La Bosnia ridà la vittoria ai nazionalisti
È servito quasi un giorno intero, una notte e una mattinata di attesa, polemiche, attacchi reciproci tra le forze politiche in gara, speculazioni. Ma alla fine, con enorme ritardo, la Bosnia ha potuto conoscere ieri pomeriggio i risultati ufficiali, ma non ancora definitivi, delle fondamentali elezioni generali di domenica.
Il verdetto, abbastanza chiaro. Oltre all’astensionismo (affluenza aggiornata al 54%, -2% rispetto al 2010), hanno vinto i soliti noti, i candidati nazionalisti, uomini e partiti che hanno governato la nazione negli ultimi vent’anni, con scarsi risultati. Unico neo, per l’élite politica della Republika Srpska, la probabilissima sconfitta di Zeljka Cvijanovic, premier della Rs e punta di diamante del partito dell’ultranazionalista Milorad Dodik, nella competizione per la poltrona serba alla presidenza tripartita.
E ora, i numeri, basati sullo spoglio di poco più del 90% delle schede elettorali. E le prime certezze. Certezza come quella della vittoria di Bakir Izetbegovic, leader del Partito di azione democratica (Sda) che, come suo padre, Alija Izetbegovic, è riuscito a farsi riconfermare dai votanti a membro musulmano della Presidenza tripartita. Per lui, oltre 226mila preferenze, il 32,7% del totale. Staccatissimo Fahrudin Radoncic (26,9%), politico e padrone dei media nazionali. Ancora più distante, col 15,2%, Emir Suljagic del Fronte democratico – formazione multietnica nata da una scissione dell’Sdp - sopravvissuto a Srebrenica, sincero democratico e fautore di uno Stato laico e del superamento degli steccati interetnici.

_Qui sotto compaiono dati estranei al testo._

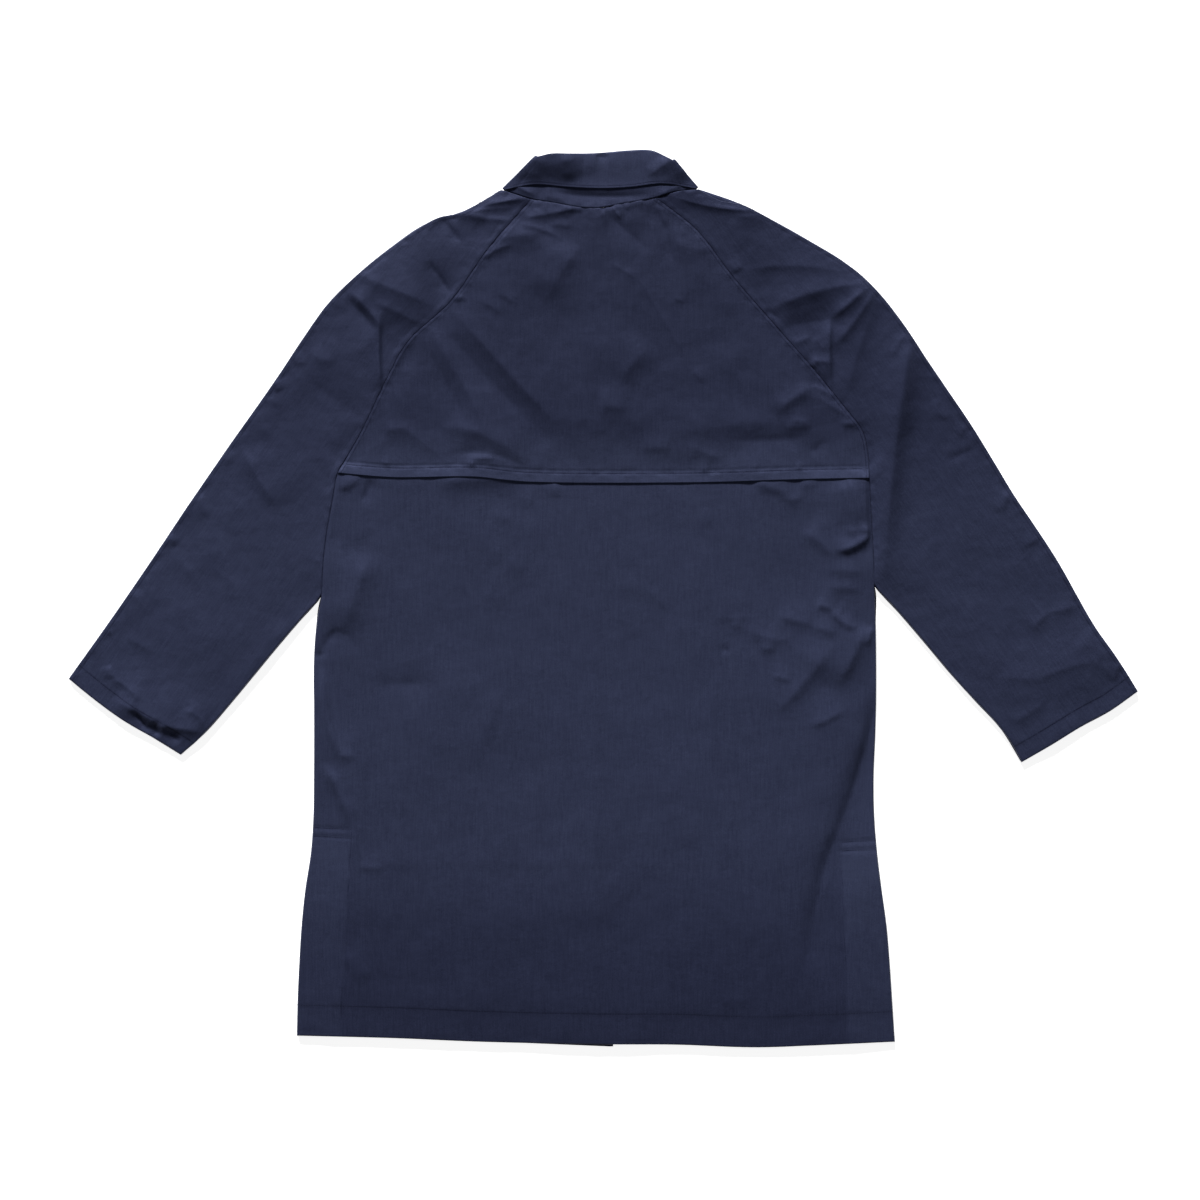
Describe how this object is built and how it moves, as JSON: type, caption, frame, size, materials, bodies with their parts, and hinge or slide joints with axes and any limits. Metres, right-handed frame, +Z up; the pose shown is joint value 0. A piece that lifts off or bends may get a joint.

I primi auguri ricevuti da Izetbegovic per la rielezione? Da Erdogan. Anche per la poltrona del membro croato vittoria di una vecchia conoscenza, Dragan Covic (Hdz BiH), leader storico dell’Unione democratica croata della Bosnia, strenuo propugnatore della creazione di una terza entità per i croati, già membro della Presidenza, rimosso dall’ufficio dall’allora Alto Rappresentante, Paddy Ashdown, perché sotto inchiesta per abuso d’ufficio. Covic che ha ottenuto il 52,4% dei consensi, sconfiggendo il suo sfidante più accreditato e più moderato, Martin Raguz (Hdz 1990).
Rimane invece dubbio il risultato finale dell’elezione del membro serbo della presidenza tripartita, la gara finora più intrigante. E qui è arrivata qualche sorpresa. La candidata di Dodik, la premier serbo-bosniaco Cvijanovic (Alleanza dei Social Democratici Indipendenti, Snsd) è data per perdente, col 48,1%, rispetto a Mladen Ivanic (48,3%), leader del Partito del progresso democratico (Pdp), ex premier in Rs e già ministro degli Esteri bosniaco. La differenza tra Cvijanovic e Ivanic è però ridottissima, un migliaio di voti. Meglio aspettare prima di cantar vittoria.
Ma il vantaggio, e la probabile affermazione di Ivanic, deve comunque inquietare non poco il presidente serbo-bosniaco Dodik, aperto sostenitore della dissoluzione della Bosnia-Erzegovina. Il suo regno scricchiola? Non ancora, anche se lo stesso Dodik ha ammesso di non capire «come i serbi» abbiano potuto votare per Ivanic, «sostenuto dai musulmani e dalla comunità internazionale», per il leader serbo- bosniaco l’impersonificazione del male. Serbi che però hanno appoggiato anche Dodik che, malgrado le voci circolate domenica sera, è destinato a mantenere la poltrona di presidente della Republika Srpska.
Dodik che prevale (47,1%) senza trionfare sull’avversario Ognjen Tadic (45,1%). Per l’Assemblea della Republika Srpska, in testa sempre l’Snsd (33%), ma non è detto, vista la buona prova delle opposizioni, che il partito riesca a governare. Per quanto riguarda infine il parlamento centrale, vince l’Sda di Izetbegovic, bene il Fronte Democratico e l’Sbb di Radoncic, l’Hdz Bih, l’Snsd e l’Sds, il Partito democratico serbo, male l’Sdp di Lagumdzija. E le forze politiche che hanno condotto la Bosnia all’impasse politico ed economico trionfano di nuovo.